══ Dataset content ══
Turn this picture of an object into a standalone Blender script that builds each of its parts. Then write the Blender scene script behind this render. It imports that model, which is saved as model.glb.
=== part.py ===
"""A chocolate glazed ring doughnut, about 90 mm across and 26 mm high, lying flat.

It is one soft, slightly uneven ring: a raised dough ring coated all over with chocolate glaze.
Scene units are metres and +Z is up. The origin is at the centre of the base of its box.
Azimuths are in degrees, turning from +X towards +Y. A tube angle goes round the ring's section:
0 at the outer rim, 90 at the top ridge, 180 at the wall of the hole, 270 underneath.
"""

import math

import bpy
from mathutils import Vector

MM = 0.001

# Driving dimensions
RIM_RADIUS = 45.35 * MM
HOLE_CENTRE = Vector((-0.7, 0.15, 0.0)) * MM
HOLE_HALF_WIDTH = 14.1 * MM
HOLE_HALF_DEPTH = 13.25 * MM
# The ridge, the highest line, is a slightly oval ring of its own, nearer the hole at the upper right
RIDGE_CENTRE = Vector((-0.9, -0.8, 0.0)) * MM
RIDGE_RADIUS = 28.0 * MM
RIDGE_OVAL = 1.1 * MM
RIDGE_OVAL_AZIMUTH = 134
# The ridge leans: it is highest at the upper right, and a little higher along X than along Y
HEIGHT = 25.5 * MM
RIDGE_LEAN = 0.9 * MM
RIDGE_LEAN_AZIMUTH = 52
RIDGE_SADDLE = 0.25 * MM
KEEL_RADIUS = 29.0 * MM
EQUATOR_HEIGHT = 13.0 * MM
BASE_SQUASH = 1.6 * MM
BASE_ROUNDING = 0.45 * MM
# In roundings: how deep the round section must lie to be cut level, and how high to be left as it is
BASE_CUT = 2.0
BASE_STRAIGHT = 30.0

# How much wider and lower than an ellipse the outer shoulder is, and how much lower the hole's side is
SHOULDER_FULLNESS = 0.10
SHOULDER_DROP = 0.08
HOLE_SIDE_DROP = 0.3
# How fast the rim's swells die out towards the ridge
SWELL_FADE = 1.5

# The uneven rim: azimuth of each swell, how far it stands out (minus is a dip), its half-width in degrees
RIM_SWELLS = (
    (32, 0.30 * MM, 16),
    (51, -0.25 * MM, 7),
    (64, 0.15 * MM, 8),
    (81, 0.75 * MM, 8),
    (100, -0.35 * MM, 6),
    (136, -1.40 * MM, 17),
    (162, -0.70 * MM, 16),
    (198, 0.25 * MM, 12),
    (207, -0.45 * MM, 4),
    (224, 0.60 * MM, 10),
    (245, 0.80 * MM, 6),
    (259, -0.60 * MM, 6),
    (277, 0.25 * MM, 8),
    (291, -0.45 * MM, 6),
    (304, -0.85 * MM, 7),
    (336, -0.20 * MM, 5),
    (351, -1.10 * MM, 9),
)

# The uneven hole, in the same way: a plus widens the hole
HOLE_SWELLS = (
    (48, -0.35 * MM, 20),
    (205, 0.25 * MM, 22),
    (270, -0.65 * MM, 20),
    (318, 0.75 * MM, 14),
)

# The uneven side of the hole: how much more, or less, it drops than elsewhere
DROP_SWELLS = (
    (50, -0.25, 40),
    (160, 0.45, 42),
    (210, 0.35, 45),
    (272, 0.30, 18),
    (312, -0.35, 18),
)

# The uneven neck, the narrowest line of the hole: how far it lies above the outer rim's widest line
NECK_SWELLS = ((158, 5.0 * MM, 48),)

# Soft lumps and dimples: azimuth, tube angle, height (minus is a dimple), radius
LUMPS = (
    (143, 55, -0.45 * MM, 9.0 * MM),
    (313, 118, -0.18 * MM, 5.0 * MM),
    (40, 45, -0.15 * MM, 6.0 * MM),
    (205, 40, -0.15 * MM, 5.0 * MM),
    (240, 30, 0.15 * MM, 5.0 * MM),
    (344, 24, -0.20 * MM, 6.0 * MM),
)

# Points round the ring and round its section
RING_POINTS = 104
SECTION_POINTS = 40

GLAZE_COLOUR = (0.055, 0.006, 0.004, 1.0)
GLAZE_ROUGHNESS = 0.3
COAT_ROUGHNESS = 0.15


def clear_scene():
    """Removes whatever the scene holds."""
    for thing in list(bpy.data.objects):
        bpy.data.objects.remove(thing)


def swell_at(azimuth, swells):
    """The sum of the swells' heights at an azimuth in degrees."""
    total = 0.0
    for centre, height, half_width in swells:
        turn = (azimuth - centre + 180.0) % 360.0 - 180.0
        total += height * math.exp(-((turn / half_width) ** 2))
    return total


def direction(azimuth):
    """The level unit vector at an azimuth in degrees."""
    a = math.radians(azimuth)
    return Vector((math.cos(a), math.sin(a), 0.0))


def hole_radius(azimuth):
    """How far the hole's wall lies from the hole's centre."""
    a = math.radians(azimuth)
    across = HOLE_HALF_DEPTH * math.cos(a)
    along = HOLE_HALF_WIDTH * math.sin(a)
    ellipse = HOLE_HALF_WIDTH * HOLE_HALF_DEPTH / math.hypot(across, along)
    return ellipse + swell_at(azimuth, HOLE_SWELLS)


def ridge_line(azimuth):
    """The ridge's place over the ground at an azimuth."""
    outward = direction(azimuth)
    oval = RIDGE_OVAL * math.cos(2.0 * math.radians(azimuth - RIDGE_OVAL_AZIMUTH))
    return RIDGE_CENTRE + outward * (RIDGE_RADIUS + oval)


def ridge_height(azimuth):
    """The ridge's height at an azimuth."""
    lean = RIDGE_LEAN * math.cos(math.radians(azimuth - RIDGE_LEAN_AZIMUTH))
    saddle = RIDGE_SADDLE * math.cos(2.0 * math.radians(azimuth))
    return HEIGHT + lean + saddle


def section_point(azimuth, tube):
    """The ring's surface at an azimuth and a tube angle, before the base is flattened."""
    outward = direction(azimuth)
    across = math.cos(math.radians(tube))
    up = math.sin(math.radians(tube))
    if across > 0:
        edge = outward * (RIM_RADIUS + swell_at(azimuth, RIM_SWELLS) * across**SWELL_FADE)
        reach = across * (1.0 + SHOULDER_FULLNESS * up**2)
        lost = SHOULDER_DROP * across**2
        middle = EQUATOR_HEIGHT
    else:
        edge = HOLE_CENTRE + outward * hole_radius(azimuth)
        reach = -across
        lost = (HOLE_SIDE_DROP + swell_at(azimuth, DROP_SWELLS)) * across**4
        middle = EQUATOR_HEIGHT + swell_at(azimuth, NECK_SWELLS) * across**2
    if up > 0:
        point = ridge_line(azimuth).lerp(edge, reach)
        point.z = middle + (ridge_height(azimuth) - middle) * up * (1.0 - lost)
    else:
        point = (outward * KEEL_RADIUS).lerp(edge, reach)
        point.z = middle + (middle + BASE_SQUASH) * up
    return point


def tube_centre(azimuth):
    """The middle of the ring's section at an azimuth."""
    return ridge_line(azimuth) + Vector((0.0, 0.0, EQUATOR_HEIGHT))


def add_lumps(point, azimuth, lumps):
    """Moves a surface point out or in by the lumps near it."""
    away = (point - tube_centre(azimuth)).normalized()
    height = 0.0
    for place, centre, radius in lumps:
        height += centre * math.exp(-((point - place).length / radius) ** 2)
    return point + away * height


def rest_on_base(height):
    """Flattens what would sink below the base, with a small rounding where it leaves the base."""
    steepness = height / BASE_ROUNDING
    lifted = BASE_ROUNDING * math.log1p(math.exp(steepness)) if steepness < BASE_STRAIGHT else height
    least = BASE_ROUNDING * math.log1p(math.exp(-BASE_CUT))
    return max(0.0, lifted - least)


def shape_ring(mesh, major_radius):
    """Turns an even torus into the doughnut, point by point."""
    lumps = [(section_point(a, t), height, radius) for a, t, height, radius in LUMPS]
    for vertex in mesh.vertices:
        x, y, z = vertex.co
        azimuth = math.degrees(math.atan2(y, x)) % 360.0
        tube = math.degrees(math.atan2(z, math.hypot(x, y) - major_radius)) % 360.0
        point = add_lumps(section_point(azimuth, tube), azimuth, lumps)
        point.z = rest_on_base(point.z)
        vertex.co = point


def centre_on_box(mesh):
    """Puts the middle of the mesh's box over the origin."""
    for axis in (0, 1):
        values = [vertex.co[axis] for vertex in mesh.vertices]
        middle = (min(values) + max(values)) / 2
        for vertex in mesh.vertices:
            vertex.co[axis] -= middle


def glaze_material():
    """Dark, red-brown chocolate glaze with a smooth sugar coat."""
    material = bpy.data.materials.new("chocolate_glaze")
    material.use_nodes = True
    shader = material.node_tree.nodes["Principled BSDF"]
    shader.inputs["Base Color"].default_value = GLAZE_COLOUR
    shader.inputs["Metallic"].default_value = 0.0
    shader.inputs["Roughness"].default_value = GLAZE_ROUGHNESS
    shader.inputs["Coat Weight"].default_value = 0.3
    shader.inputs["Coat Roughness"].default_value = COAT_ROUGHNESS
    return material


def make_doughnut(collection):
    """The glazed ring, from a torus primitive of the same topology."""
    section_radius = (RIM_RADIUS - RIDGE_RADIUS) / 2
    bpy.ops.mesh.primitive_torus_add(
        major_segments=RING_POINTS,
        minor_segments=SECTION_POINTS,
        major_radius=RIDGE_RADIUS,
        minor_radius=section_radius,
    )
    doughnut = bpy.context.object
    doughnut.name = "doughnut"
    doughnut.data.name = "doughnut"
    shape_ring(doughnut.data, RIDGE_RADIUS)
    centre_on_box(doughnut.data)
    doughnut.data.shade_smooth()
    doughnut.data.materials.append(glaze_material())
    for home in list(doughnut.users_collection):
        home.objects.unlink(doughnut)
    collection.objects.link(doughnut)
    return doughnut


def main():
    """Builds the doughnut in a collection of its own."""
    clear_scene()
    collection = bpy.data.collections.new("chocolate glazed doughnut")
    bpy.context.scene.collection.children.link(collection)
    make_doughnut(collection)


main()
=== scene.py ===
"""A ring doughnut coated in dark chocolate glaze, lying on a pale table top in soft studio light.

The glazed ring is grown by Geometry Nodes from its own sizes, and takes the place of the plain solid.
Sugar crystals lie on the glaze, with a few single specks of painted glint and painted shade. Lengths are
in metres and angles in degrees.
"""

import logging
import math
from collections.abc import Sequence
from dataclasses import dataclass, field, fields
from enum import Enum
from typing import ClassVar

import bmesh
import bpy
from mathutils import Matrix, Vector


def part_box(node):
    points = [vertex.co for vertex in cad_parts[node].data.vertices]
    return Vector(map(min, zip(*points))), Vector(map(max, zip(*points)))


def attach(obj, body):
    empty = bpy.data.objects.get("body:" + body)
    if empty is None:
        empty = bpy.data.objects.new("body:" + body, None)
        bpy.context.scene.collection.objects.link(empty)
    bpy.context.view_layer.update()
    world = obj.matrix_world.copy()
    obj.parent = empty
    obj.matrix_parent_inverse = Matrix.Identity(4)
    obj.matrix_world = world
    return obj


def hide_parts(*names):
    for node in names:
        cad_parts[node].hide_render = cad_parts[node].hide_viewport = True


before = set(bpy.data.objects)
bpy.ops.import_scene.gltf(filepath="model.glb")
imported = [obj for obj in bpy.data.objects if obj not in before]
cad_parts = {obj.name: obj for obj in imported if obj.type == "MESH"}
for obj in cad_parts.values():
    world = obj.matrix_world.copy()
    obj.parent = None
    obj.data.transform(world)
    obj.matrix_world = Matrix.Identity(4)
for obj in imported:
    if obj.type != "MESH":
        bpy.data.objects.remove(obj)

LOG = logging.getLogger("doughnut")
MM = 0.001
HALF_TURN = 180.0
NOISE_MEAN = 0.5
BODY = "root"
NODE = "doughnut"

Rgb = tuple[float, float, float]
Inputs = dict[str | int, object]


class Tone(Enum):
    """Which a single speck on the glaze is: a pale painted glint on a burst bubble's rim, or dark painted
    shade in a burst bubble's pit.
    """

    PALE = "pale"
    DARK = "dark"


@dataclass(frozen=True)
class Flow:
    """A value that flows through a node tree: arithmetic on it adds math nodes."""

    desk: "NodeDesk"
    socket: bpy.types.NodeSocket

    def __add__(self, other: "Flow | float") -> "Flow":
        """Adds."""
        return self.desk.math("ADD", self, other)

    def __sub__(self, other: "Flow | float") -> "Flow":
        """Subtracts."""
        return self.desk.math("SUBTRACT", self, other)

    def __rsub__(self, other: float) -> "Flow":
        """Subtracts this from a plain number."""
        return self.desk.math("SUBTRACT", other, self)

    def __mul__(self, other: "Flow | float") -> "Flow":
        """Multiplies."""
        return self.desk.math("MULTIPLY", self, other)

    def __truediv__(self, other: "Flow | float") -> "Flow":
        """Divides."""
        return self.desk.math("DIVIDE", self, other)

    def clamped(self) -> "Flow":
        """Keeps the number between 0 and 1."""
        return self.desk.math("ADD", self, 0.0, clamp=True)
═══
_Task requirements_. Give back exactly the lines from the line that has "collection.objects.link(doughnut)" to the line that has "before = set(bpy.data.objects)", both included, and leave out all others.

_The output_.
    collection.objects.link(doughnut)
    return doughnut


def main():
    """Builds the doughnut in a collection of its own."""
    clear_scene()
    collection = bpy.data.collections.new("chocolate glazed doughnut")
    bpy.context.scene.collection.children.link(collection)
    make_doughnut(collection)


main()
=== scene.py ===
"""A ring doughnut coated in dark chocolate glaze, lying on a pale table top in soft studio light.

The glazed ring is grown by Geometry Nodes from its own sizes, and takes the place of the plain solid.
Sugar crystals lie on the glaze, with a few single specks of painted glint and painted shade. Lengths are
in metres and angles in degrees.
"""

import logging
import math
from collections.abc import Sequence
from dataclasses import dataclass, field, fields
from enum import Enum
from typing import ClassVar

import bmesh
import bpy
from mathutils import Matrix, Vector


def part_box(node):
    points = [vertex.co for vertex in cad_parts[node].data.vertices]
    return Vector(map(min, zip(*points))), Vector(map(max, zip(*points)))


def attach(obj, body):
    empty = bpy.data.objects.get("body:" + body)
    if empty is None:
        empty = bpy.data.objects.new("body:" + body, None)
        bpy.context.scene.collection.objects.link(empty)
    bpy.context.view_layer.update()
    world = obj.matrix_world.copy()
    obj.parent = empty
    obj.matrix_parent_inverse = Matrix.Identity(4)
    obj.matrix_world = world
    return obj


def hide_parts(*names):
    for node in names:
        cad_parts[node].hide_render = cad_parts[node].hide_viewport = True


before = set(bpy.data.objects)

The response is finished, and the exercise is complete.